-- start of EXERCISE INPUT --

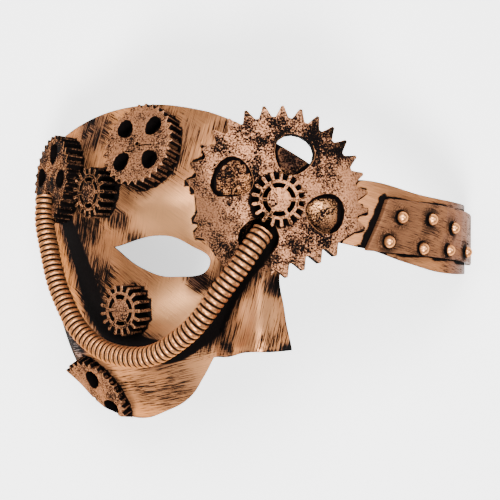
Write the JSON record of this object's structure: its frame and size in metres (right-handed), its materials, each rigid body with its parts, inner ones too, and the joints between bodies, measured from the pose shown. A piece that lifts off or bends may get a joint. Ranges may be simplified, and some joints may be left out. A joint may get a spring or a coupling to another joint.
{
  "type": "steampunk half face mask",
  "caption": "Moulded half face mask with one eye opening, a nose, a riveted side band, decorative gears and a ribbed tube across the cheek.",
  "frame": {"origin": "on the resting plane, under the middle of the mask's box", "axes": "+X towards the wearer's left, along the side band, +Y towards the forehead, +Z the way the face looks"},
  "size_m": [0.1794, 0.1172, 0.0942],
  "materials": {
    "aged_copper": "moulded plastic painted as brushed aged copper with black in the low places",
    "dark_copper": "moulded plastic painted as dark speckled copper"
  },
  "bodies": {
    "root": {"mask_shell": "aged_copper", "big_gear": "dark_copper", "hub_gear": "dark_copper", "temple_gear": "aged_copper", "forehead_gear": "aged_copper", "jaw_gear": "aged_copper", "temple_small_gear": "aged_copper", "cheek_small_gear": "aged_copper", "corrugated_tube": "aged_copper", "rivet_plate": "aged_copper", "rivet_1": "aged_copper", "rivet_2": "aged_copper", "rivet_3": "aged_copper", "rivet_4": "aged_copper", "rivet_5": "aged_copper", "rivet_6": "aged_copper", "rivet_7": "aged_copper"}
  },
  "joints": []
}
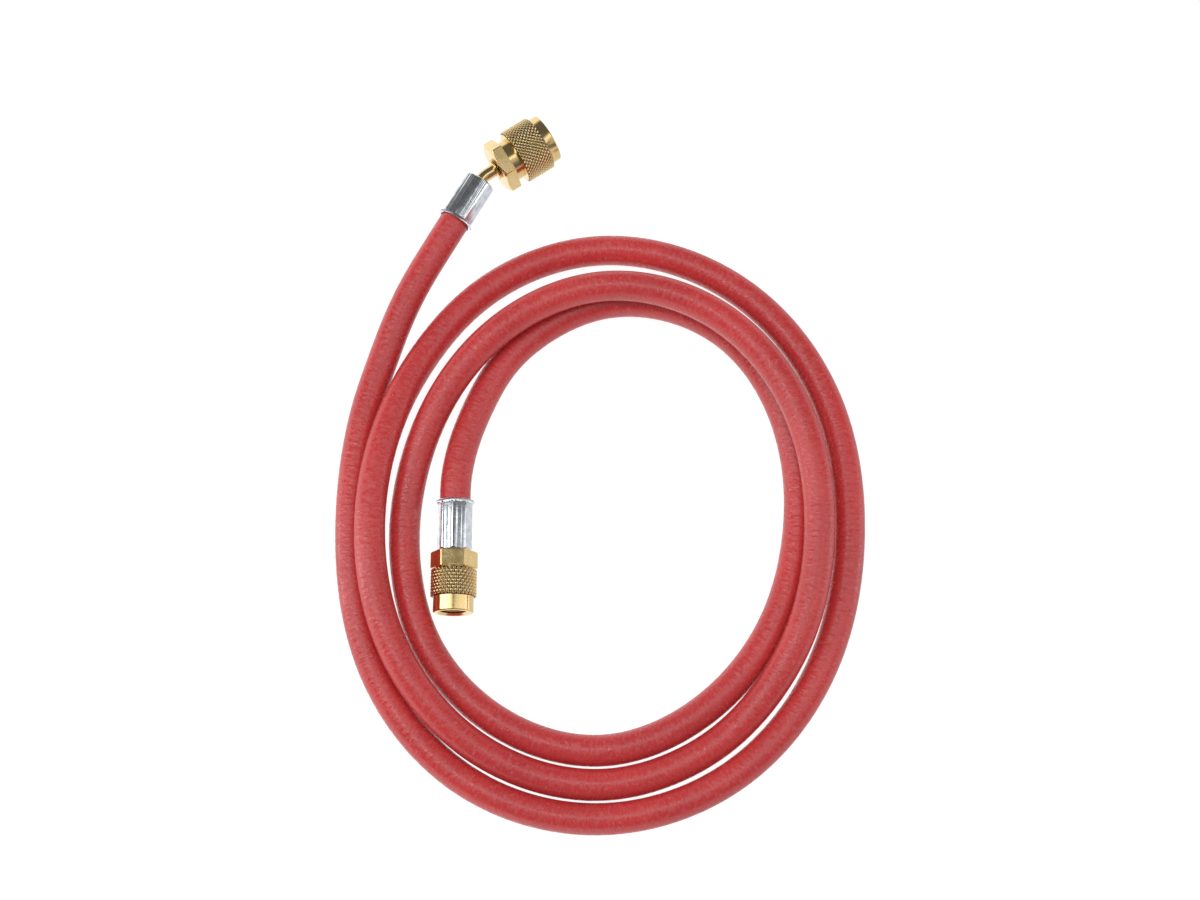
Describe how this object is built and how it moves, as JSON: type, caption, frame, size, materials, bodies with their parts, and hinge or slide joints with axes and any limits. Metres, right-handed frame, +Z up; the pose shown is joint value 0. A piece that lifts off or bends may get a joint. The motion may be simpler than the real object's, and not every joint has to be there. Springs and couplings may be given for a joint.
{
  "type": "refrigerant charging hose",
  "caption": "Rubber refrigerant hose in a loose flat coil, with crimped steel ferrules, one straight and one angled end, and knurled brass swivel nuts.",
  "frame": {"origin": "on the floor, under the middle of the bounding box of the hose as it lies in its coil", "axes": "+Z up from the floor; +Y is the long side of the coil, towards the end with the angled fitting; +X to the right seen from above with +Y away"},
  "size_m": [0.1924, 0.2682, 0.0233],
  "materials": {
    "hose_rubber": "satin",
    "ferrule_steel": "bright zinc plated",
    "fitting_brass": "bright turned",
    "seal_nylon": "satin"
  },
  "bodies": {
    "hose_assembly": {"hose": "hose_rubber", "ferrule_straight": "ferrule_steel", "ferrule_angled": "ferrule_steel", "stem_straight": "fitting_brass", "stem_angled": "fitting_brass", "seal_straight": "seal_nylon", "seal_angled": "seal_nylon"},
    "swivel_nut_straight": {"nut_straight": "fitting_brass"},
    "swivel_nut_angled": {"nut_angled": "fitting_brass"}
  },
  "joints": [
    {"name": "swivel_straight", "type": "hinge", "parent": "hose_assembly", "child": "swivel_nut_straight", "pos_m": [-0.05236, -0.0452, 0.00843], "axis": [0, -1, 0], "continuous": true},
    {"name": "swivel_angled", "type": "hinge", "parent": "hose_assembly", "child": "swivel_nut_angled", "pos_m": [-0.02935, 0.12016, 0.01078], "axis": [0.8339, 0.5519, 0], "continuous": true}
  ]
}
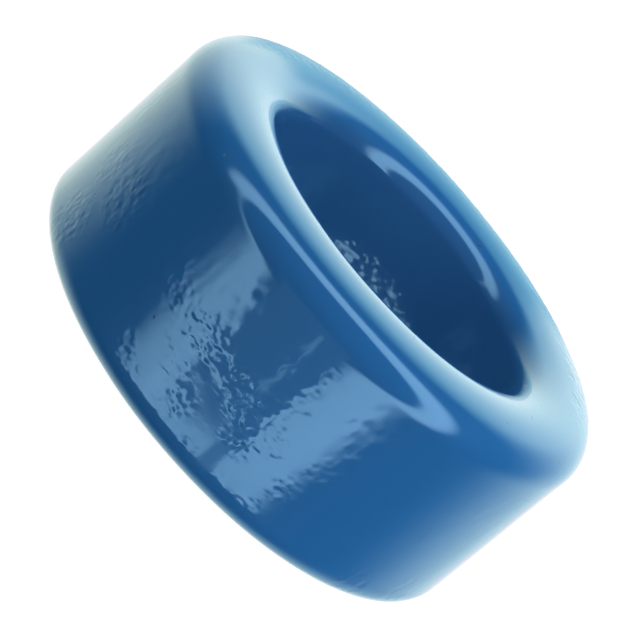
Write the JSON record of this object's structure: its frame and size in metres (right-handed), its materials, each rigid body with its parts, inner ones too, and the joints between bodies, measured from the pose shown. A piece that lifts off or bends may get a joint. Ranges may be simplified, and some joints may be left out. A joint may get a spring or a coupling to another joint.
{
  "type": "ferrite toroid core",
  "caption": "Ring-shaped magnetic core in a gloss blue epoxy coat, rounded at its rims, for winding a coil through and around.",
  "frame": {"origin": "where the bore's axis meets the lower, flat end face", "axes": "+Z along the bore's axis, from the flat end face to the crowned one; X and Y are free, because the ring is turned about Z"},
  "size_m": [0.0366, 0.0366, 0.0158],
  "materials": {
    "blue_epoxy_coat": "gloss"
  },
  "bodies": {
    "root": {"toroid_core": "blue_epoxy_coat"}
  },
  "joints": []
}
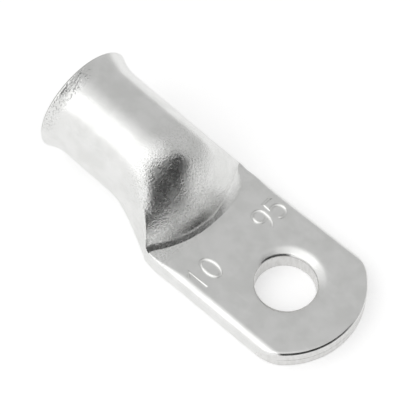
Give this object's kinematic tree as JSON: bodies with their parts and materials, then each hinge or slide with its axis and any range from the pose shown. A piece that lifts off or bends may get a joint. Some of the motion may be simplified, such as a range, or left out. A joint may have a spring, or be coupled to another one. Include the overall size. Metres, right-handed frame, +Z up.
{
  "type": "tubular cable lug",
  "caption": "Tubular cable lug: a round barrel with a bell mouth, pressed flat into a tongue with a round stud hole and a curved tip.",
  "frame": {"origin": "centre of the stud hole, on the underside of the tongue", "axes": "+Z up through the stud hole and out of the tongue's upper face; +X to the curved tip; the barrel lies towards -X, where the cable enters"},
  "size_m": [0.0618, 0.0252, 0.0205],
  "materials": {
    "tinned_copper": "satin"
  },
  "bodies": {
    "root": {"lug": "tinned_copper"}
  },
  "joints": []
}
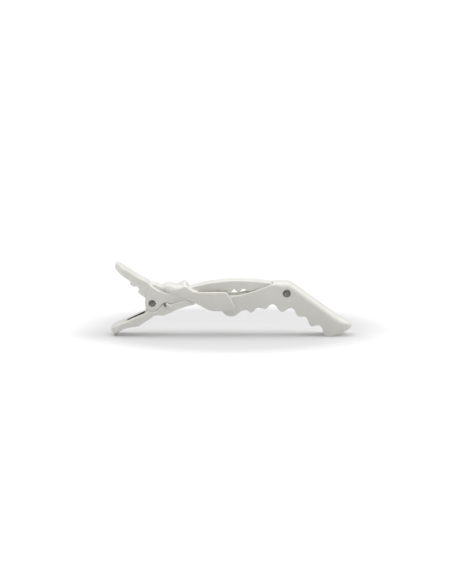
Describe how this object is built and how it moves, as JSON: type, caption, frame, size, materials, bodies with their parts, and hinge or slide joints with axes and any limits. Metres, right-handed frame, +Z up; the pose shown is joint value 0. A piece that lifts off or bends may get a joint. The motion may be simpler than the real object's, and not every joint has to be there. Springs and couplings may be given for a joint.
{
  "type": "sectioning clip",
  "caption": "Double-hinged crocodile hair sectioning clip with spring-closed toothed jaws, a rocking snout and thumb and finger handles.",
  "frame": {"origin": "bottom centre of the closed clip's bounding box, on the surface it stands on", "axes": "+X from the handles to the nose, +Y across the clip, +Z up"},
  "size_m": [0.1159, 0.0184, 0.0349],
  "materials": {
    "white_plastic": "satin moulded white plastic",
    "dark_steel": "dark steel"
  },
  "bodies": {
    "lower_body": {"lower_lever": "white_plastic", "main_pivot_pin": "dark_steel", "torsion_spring": "dark_steel"},
    "upper_body": {"upper_lever": "white_plastic", "front_pivot_pin": "dark_steel"},
    "snout_body": {"snout_jaw": "white_plastic"}
  },
  "joints": [
    {"name": "main_hinge", "type": "hinge", "parent": "lower_body", "child": "upper_body", "pos_m": [-0.0379, 0, 0.016], "axis": [0, -1, 0], "range_deg": [0, 65], "stiffness_Nm_per_rad": 0.042, "springref_deg": -85.94, "deforming": ["torsion_spring"]},
    {"name": "snout_hinge", "type": "hinge", "parent": "upper_body", "child": "snout_body", "pos_m": [0.0264, 0, 0.0206], "axis": [0, 1, 0], "range_deg": [0, 8]}
  ]
}
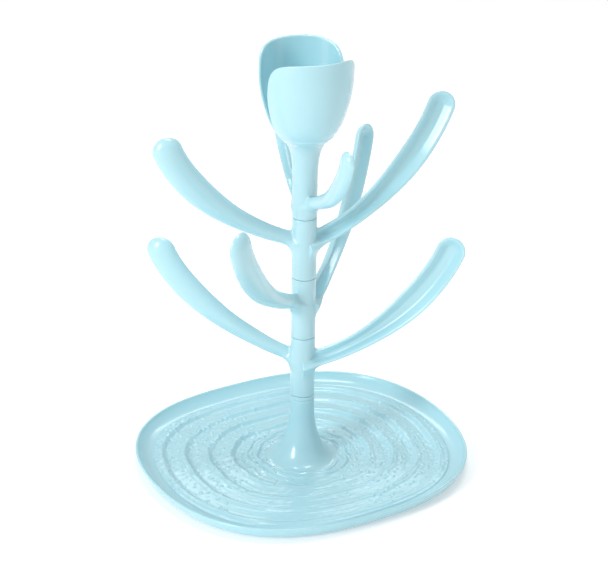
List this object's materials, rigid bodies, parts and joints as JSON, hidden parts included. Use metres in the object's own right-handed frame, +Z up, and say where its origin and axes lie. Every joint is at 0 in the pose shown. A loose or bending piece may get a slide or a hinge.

-- end of EXERCISE INPUT --

▶ **TASK DESCRIPTION**:
Without changing a word, restate the whole listing.

▶ **EXERCISE SOLUTION**:
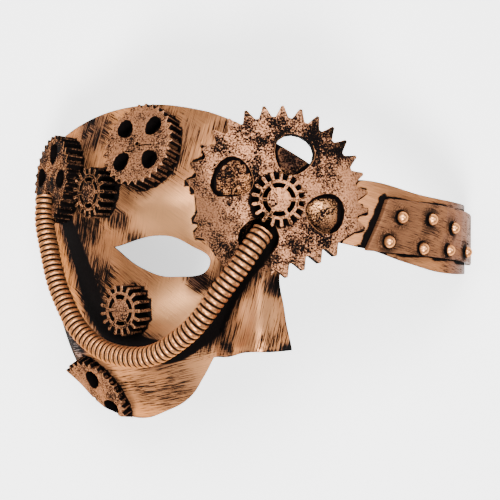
Write the JSON record of this object's structure: its frame and size in metres (right-handed), its materials, each rigid body with its parts, inner ones too, and the joints between bodies, measured from the pose shown. A piece that lifts off or bends may get a joint. Ranges may be simplified, and some joints may be left out. A joint may get a spring or a coupling to another joint.
{
  "type": "steampunk half face mask",
  "caption": "Moulded half face mask with one eye opening, a nose, a riveted side band, decorative gears and a ribbed tube across the cheek.",
  "frame": {"origin": "on the resting plane, under the middle of the mask's box", "axes": "+X towards the wearer's left, along the side band, +Y towards the forehead, +Z the way the face looks"},
  "size_m": [0.1794, 0.1172, 0.0942],
  "materials": {
    "aged_copper": "moulded plastic painted as brushed aged copper with black in the low places",
    "dark_copper": "moulded plastic painted as dark speckled copper"
  },
  "bodies": {
    "root": {"mask_shell": "aged_copper", "big_gear": "dark_copper", "hub_gear": "dark_copper", "temple_gear": "aged_copper", "forehead_gear": "aged_copper", "jaw_gear": "aged_copper", "temple_small_gear": "aged_copper", "cheek_small_gear": "aged_copper", "corrugated_tube": "aged_copper", "rivet_plate": "aged_copper", "rivet_1": "aged_copper", "rivet_2": "aged_copper", "rivet_3": "aged_copper", "rivet_4": "aged_copper", "rivet_5": "aged_copper", "rivet_6": "aged_copper", "rivet_7": "aged_copper"}
  },
  "joints": []
}
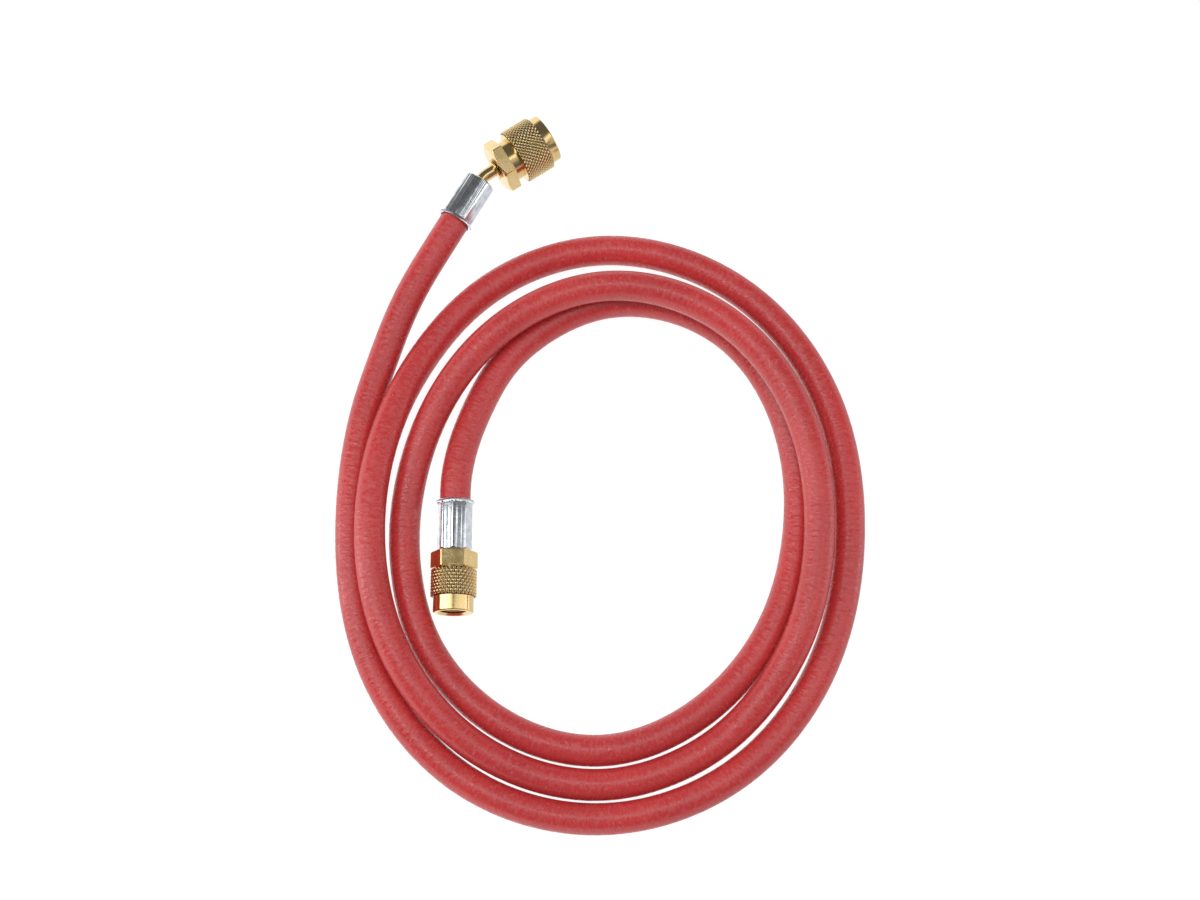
Describe how this object is built and how it moves, as JSON: type, caption, frame, size, materials, bodies with their parts, and hinge or slide joints with axes and any limits. Metres, right-handed frame, +Z up; the pose shown is joint value 0. A piece that lifts off or bends may get a joint. The motion may be simpler than the real object's, and not every joint has to be there. Springs and couplings may be given for a joint.
{
  "type": "refrigerant charging hose",
  "caption": "Rubber refrigerant hose in a loose flat coil, with crimped steel ferrules, one straight and one angled end, and knurled brass swivel nuts.",
  "frame": {"origin": "on the floor, under the middle of the bounding box of the hose as it lies in its coil", "axes": "+Z up from the floor; +Y is the long side of the coil, towards the end with the angled fitting; +X to the right seen from above with +Y away"},
  "size_m": [0.1924, 0.2682, 0.0233],
  "materials": {
    "hose_rubber": "satin",
    "ferrule_steel": "bright zinc plated",
    "fitting_brass": "bright turned",
    "seal_nylon": "satin"
  },
  "bodies": {
    "hose_assembly": {"hose": "hose_rubber", "ferrule_straight": "ferrule_steel", "ferrule_angled": "ferrule_steel", "stem_straight": "fitting_brass", "stem_angled": "fitting_brass", "seal_straight": "seal_nylon", "seal_angled": "seal_nylon"},
    "swivel_nut_straight": {"nut_straight": "fitting_brass"},
    "swivel_nut_angled": {"nut_angled": "fitting_brass"}
  },
  "joints": [
    {"name": "swivel_straight", "type": "hinge", "parent": "hose_assembly", "child": "swivel_nut_straight", "pos_m": [-0.05236, -0.0452, 0.00843], "axis": [0, -1, 0], "continuous": true},
    {"name": "swivel_angled", "type": "hinge", "parent": "hose_assembly", "child": "swivel_nut_angled", "pos_m": [-0.02935, 0.12016, 0.01078], "axis": [0.8339, 0.5519, 0], "continuous": true}
  ]
}
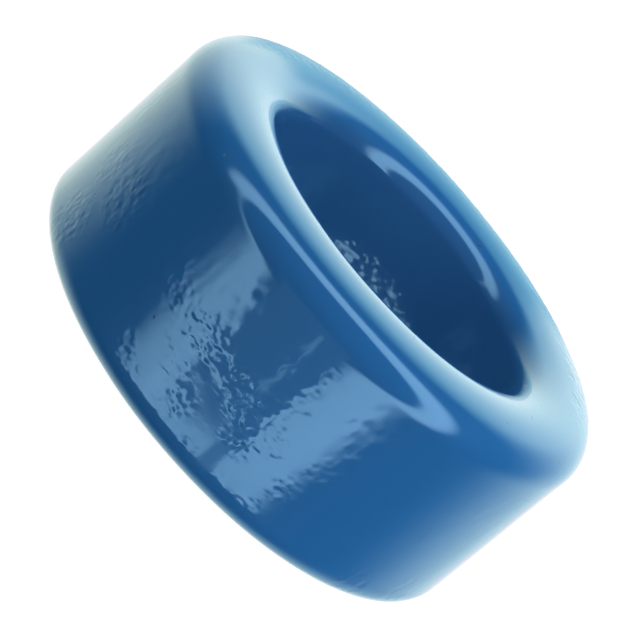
Write the JSON record of this object's structure: its frame and size in metres (right-handed), its materials, each rigid body with its parts, inner ones too, and the joints between bodies, measured from the pose shown. A piece that lifts off or bends may get a joint. Ranges may be simplified, and some joints may be left out. A joint may get a spring or a coupling to another joint.
{
  "type": "ferrite toroid core",
  "caption": "Ring-shaped magnetic core in a gloss blue epoxy coat, rounded at its rims, for winding a coil through and around.",
  "frame": {"origin": "where the bore's axis meets the lower, flat end face", "axes": "+Z along the bore's axis, from the flat end face to the crowned one; X and Y are free, because the ring is turned about Z"},
  "size_m": [0.0366, 0.0366, 0.0158],
  "materials": {
    "blue_epoxy_coat": "gloss"
  },
  "bodies": {
    "root": {"toroid_core": "blue_epoxy_coat"}
  },
  "joints": []
}
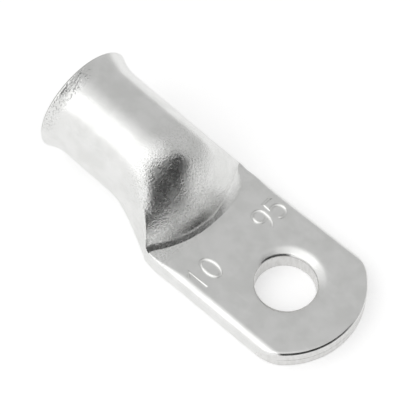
Give this object's kinematic tree as JSON: bodies with their parts and materials, then each hinge or slide with its axis and any range from the pose shown. A piece that lifts off or bends may get a joint. Some of the motion may be simplified, such as a range, or left out. A joint may have a spring, or be coupled to another one. Include the overall size. Metres, right-handed frame, +Z up.
{
  "type": "tubular cable lug",
  "caption": "Tubular cable lug: a round barrel with a bell mouth, pressed flat into a tongue with a round stud hole and a curved tip.",
  "frame": {"origin": "centre of the stud hole, on the underside of the tongue", "axes": "+Z up through the stud hole and out of the tongue's upper face; +X to the curved tip; the barrel lies towards -X, where the cable enters"},
  "size_m": [0.0618, 0.0252, 0.0205],
  "materials": {
    "tinned_copper": "satin"
  },
  "bodies": {
    "root": {"lug": "tinned_copper"}
  },
  "joints": []
}
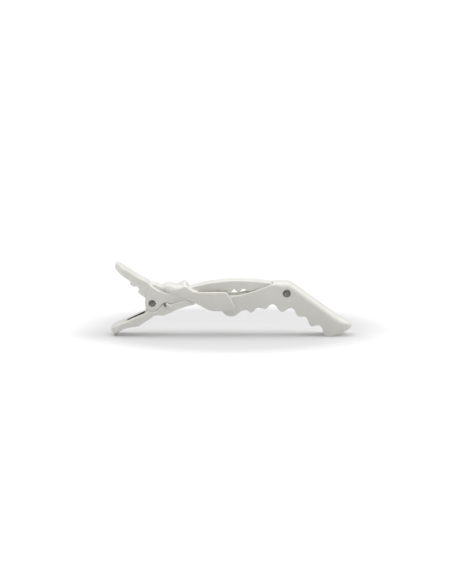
Describe how this object is built and how it moves, as JSON: type, caption, frame, size, materials, bodies with their parts, and hinge or slide joints with axes and any limits. Metres, right-handed frame, +Z up; the pose shown is joint value 0. A piece that lifts off or bends may get a joint. The motion may be simpler than the real object's, and not every joint has to be there. Springs and couplings may be given for a joint.
{
  "type": "sectioning clip",
  "caption": "Double-hinged crocodile hair sectioning clip with spring-closed toothed jaws, a rocking snout and thumb and finger handles.",
  "frame": {"origin": "bottom centre of the closed clip's bounding box, on the surface it stands on", "axes": "+X from the handles to the nose, +Y across the clip, +Z up"},
  "size_m": [0.1159, 0.0184, 0.0349],
  "materials": {
    "white_plastic": "satin moulded white plastic",
    "dark_steel": "dark steel"
  },
  "bodies": {
    "lower_body": {"lower_lever": "white_plastic", "main_pivot_pin": "dark_steel", "torsion_spring": "dark_steel"},
    "upper_body": {"upper_lever": "white_plastic", "front_pivot_pin": "dark_steel"},
    "snout_body": {"snout_jaw": "white_plastic"}
  },
  "joints": [
    {"name": "main_hinge", "type": "hinge", "parent": "lower_body", "child": "upper_body", "pos_m": [-0.0379, 0, 0.016], "axis": [0, -1, 0], "range_deg": [0, 65], "stiffness_Nm_per_rad": 0.042, "springref_deg": -85.94, "deforming": ["torsion_spring"]},
    {"name": "snout_hinge", "type": "hinge", "parent": "upper_body", "child": "snout_body", "pos_m": [0.0264, 0, 0.0206], "axis": [0, 1, 0], "range_deg": [0, 8]}
  ]
}
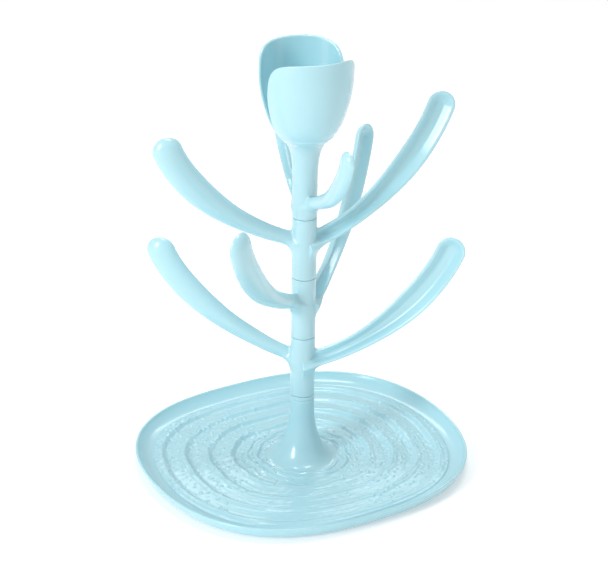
List this object's materials, rigid bodies, parts and joints as JSON, hidden parts included. Use metres in the object's own right-handed frame, +Z up, and say where its origin and axes lie. Every joint is at 0 in the pose shown. A loose or bending piece may get a slide or a hinge.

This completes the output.